The hyperinflation of the 1980s had a number of adverse effects on the Argentine retail sector; in particular it caused a major reduction in consumer spending capacity and forced leading companies to focus on cash management at the expense of long-term investment. The turning point was the Convertibility Plan of 1991 and the opening up of the market that happened around the same time.

The immediate results were an increase in foreign investment, a rise in consumption, a major expansion of transactions and a decrease in margins, this last phenomenon due to intense competition. This new scenario favored the establishment of supermarkets and hypermarkets, in detriment of small businesses unable to keep up the pace of competition.

Although the Convertibility Plan of 1991 brought an end to the hyperinflation that characterized the previous years, the cost of living in Argentina soared, as a result of an increasingly overvalued local currency. This has clearly affected growth in the retail sector as a whole. Nevertheless, the retail sector still had huge growth potential, which would also be benefited by a sustained, strong government fight on tax evasion.
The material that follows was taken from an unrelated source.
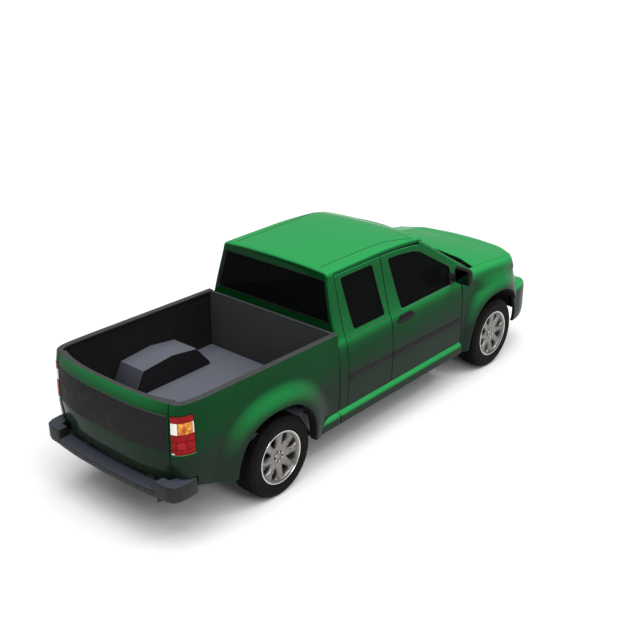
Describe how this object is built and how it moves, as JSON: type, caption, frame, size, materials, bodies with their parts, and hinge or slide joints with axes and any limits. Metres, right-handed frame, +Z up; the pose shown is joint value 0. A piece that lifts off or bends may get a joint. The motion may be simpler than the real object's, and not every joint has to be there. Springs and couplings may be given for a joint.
{
  "type": "pickup truck",
  "caption": "Extended-cab pickup truck with open cargo bed, hinged doors, hood and tailgate, steered front wheels and rolling wheels.",
  "frame": {"origin": "centre of the footprint on the ground under the tyres", "axes": "+X to the truck's left, +Y towards the tailgate, +Z up; the truck faces -Y"},
  "size_m": [1.964, 5.256, 1.7149],
  "materials": {
    "paint": "gloss",
    "dark_plastic": "satin",
    "steel": "satin",
    "casting": "as cast",
    "glass": "dark tinted",
    "liner": "satin",
    "rubber": "matte",
    "tyre": "matte",
    "alloy": "silver painted",
    "red_lens": "clear gloss",
    "clear_lens": "clear gloss",
    "trim": "grained",
    "cloth": "woven"
  },
  "bodies": {
    "body": {"frame": "steel", "engine_block": "casting", "rear_axle": "steel", "exhaust": "steel", "fuel_tank": "dark_plastic", "spare_wheel": "rubber", "cab_shell": "paint", "windshield": "glass", "rear_window": "glass", "dashboard": "trim", "front_seats": "cloth", "rear_seat": "cloth", "front_bumper": "paint", "grille": "dark_plastic", "bed_floor": "liner", "rear_bumper": "dark_plastic", "fender_left": "paint", "headlight_left": "clear_lens", "bedside_left": "paint", "tail_lamp_left": "red_lens", "fender_right": "paint", "headlight_right": "clear_lens", "bedside_right": "paint", "tail_lamp_right": "red_lens"},
    "front_door_left": {"front_door_left": "paint", "front_glass_left": "glass", "mirror_left": "dark_plastic"},
    "rear_door_left": {"rear_door_left": "paint", "rear_glass_left": "glass"},
    "knuckle_left": {"knuckle_left": "steel"},
    "wheel_front_left": {"tyre_front_left": "tyre", "rim_front_left": "alloy"},
    "wheel_rear_left": {"tyre_rear_left": "tyre", "rim_rear_left": "alloy"},
    "front_door_right": {"front_door_right": "paint", "front_glass_right": "glass", "mirror_right": "dark_plastic"},
    "rear_door_right": {"rear_door_right": "paint", "rear_glass_right": "glass"},
    "knuckle_right": {"knuckle_right": "steel"},
    "wheel_front_right": {"tyre_front_right": "tyre", "rim_front_right": "alloy"},
    "wheel_rear_right": {"tyre_rear_right": "tyre", "rim_rear_right": "alloy"},
    "hood": {"hood": "paint"},
    "tailgate": {"tailgate": "paint"},
    "fuel_door": {"fuel_door": "paint"},
    "steering_wheel": {"steering_wheel": "trim"}
  },
  "joints": [
    {"name": "steer_left", "type": "hinge", "parent": "body", "child": "knuckle_left", "pos_m": [0.6, -1.747, 0.363], "axis": [0, 0, 1], "range_deg": [-32, 32]},
    {"name": "spin_front_left", "type": "hinge", "parent": "knuckle_left", "child": "wheel_front_left", "pos_m": [0.68, -1.747, 0.363], "axis": [1, 0, 0], "continuous": true},
    {"name": "spin_rear_left", "type": "hinge", "parent": "body", "child": "wheel_rear_left", "pos_m": [0.68, 1.451, 0.363], "axis": [1, 0, 0], "continuous": true},
    {"name": "front_door_left", "type": "hinge", "parent": "body", "child": "front_door_left", "pos_m": [0.803, -1.157, 0.8], "axis": [0, 0, -1], "range_deg": [0, 68]},
    {"name": "rear_door_left", "type": "hinge", "parent": "body", "child": "rear_door_left", "pos_m": [0.803, 0.575, 0.8], "axis": [0, 0, 1], "range_deg": [0, 90]},
    {"name": "steer_right", "type": "hinge", "parent": "body", "child": "knuckle_right", "pos_m": [-0.6, -1.747, 0.363], "axis": [0, 0, 1], "range_deg": [-32, 32]},
    {"name": "spin_front_right", "type": "hinge", "parent": "knuckle_right", "child": "wheel_front_right", "pos_m": [-0.68, -1.747, 0.363], "axis": [1, 0, 0], "continuous": true},
    {"name": "spin_rear_right", "type": "hinge", "parent": "body", "child": "wheel_rear_right", "pos_m": [-0.68, 1.451, 0.363], "axis": [1, 0, 0], "continuous": true},
    {"name": "front_door_right", "type": "hinge", "parent": "body", "child": "front_door_right", "pos_m": [-0.803, -1.157, 0.8], "axis": [0, 0, 1], "range_deg": [0, 68]},
    {"name": "rear_door_right", "type": "hinge", "parent": "body", "child": "rear_door_right", "pos_m": [-0.803, 0.575, 0.8], "axis": [0, 0, -1], "range_deg": [0, 90]},
    {"name": "steering_wheel", "type": "hinge", "parent": "body", "child": "steering_wheel", "pos_m": [0.36, -0.76, 0.985], "axis": [0, -0.9063, -0.4226], "range_deg": [-512, 512]},
    {"name": "hood", "type": "hinge", "parent": "body", "child": "hood", "pos_m": [0, -1.385, 1.212], "axis": [-1, 0, 0], "range_deg": [0, 50]},
    {"name": "tailgate", "type": "hinge", "parent": "body", "child": "tailgate", "pos_m": [0, 2.5, 0.62], "axis": [-1, 0, 0], "range_deg": [0, 88]},
    {"name": "fuel_door", "type": "hinge", "parent": "body", "child": "fuel_door", "pos_m": [0.787, 0.7955, 1.045], "axis": [0, 0, -1], "range_deg": [0, 100]}
  ],
  "couplings": [
    {"joint": "steer_right", "follows": "steer_left", "ratio": 1},
    {"joint": "steering_wheel", "follows": "steer_left", "ratio": -16}
  ]
}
This was expected to weaken the informal economy and consolidate sales within the modern, established retail sector.

In 1984, the Argentine retail trade covered 787,279 commercial outlets, employing a total workforce of 2,183,157. The majority of these establishments were geared towards food and other perishable products and around 10% are responsible for 60% of sales. This distribution reflected an old structure based on neighborhood family stores (called almacenes), and not until recently before 1993 had the sector begun to modernize, with the construction of shopping malls and supermarket chains.

Argentina had a large and sophisticated consumer base with 1/3 of the population living in Buenos Aires. This group had all of the characteristics of a 90s consumer society: 99% television penetration, 55% cable penetration, European cultural sensibilities and American tastes in clothes and food. Argentina also had 96% literacy rate and a very sizable youth segment with 54% of population under 30.